Whenever Lovelace’s view of what’s possible clashes with that of head writer Stiles, executive producer Dulcy Singer referees. The skirmishes do happen.

Not surprisingly, Lovelace sees education as the program’s reason for being. To Stiles, “it’s entertainment” first, then educational.

“You’re not going to teach them anything,” he explained, “if they’re not watching the set. . . . Because (the researchers) have a particular point of view that is different from our point of view, we do have our battles.”

Most of the time, the differences are worked out amicably. Lovelace objects to a script having Oscar the Grouch cavort through the show with a bag over his head “because it is dangerous.” The segment is scratched.


She objects to a segment featuring a smoke-blowing dragon because “we don’t want to encourage any kind of smoking.” The segment is aired but the dragon blows bubbles.

“Most of the time, they can work out a compromise or one or the other will win the other over,” said Singer, who has spent 20 years with “Sesame Street.” “It seems to me that most of the time . . . it strengthens the show.”

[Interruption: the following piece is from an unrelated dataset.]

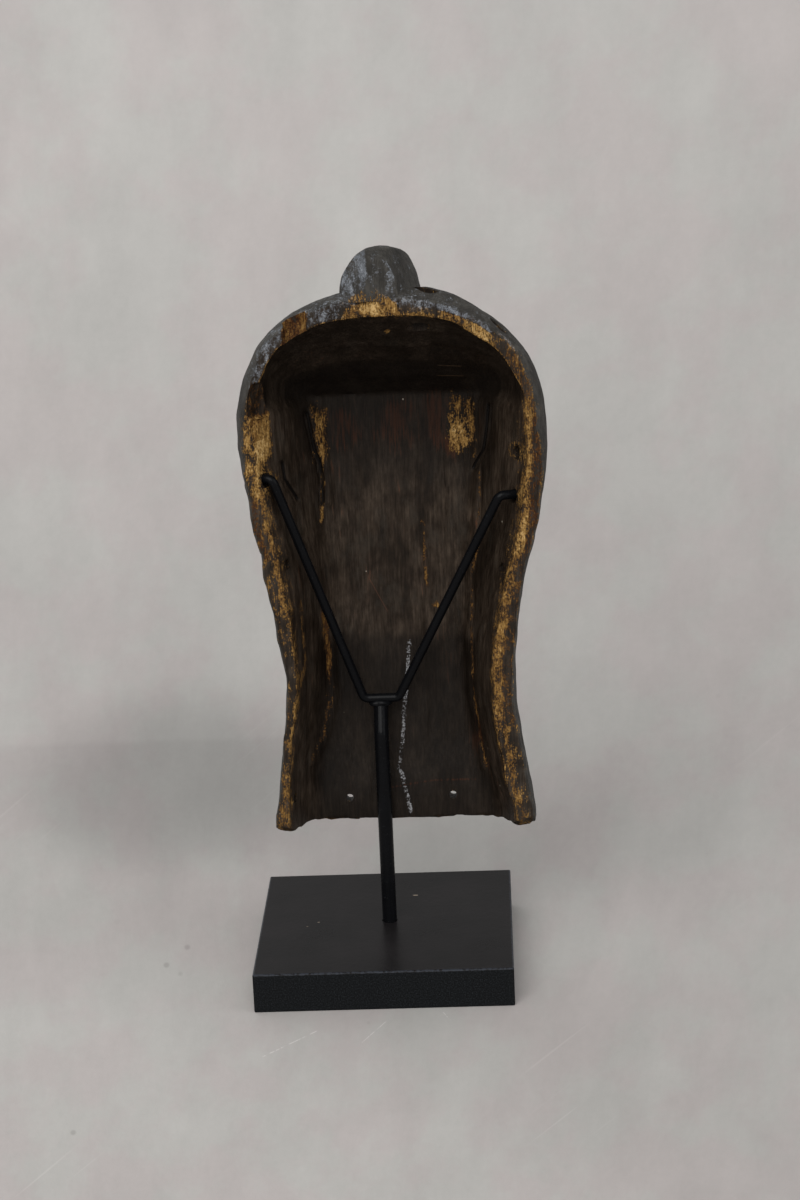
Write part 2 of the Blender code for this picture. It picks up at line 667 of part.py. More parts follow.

In a West Los Angeles preschool where most of the youngsters come from poor, Spanish-speaking and Middle Eastern-born families, “Sesame Street” is so much a part of life that few see it as special.

Most of the 3- to 5-year-olds watch the program at home regularly, so when teacher Jewel Charlot flips it on in a classroom, all but a few wander away to play house or scribble stick figures. They already have seen Oscar the Grouch lurching out of his trash can and the lesson on the numeral 9.


Later, when they play a counting game, identifying 9 is no problem. Neither is reciting the alphabet nor arranging the letters into words.

“I can spell my name,” offers 4-year-old Desiree. “D . . . e . . . s . . . i--you have to dot the i--then r . . . e . . . e. . . . It’s easy.”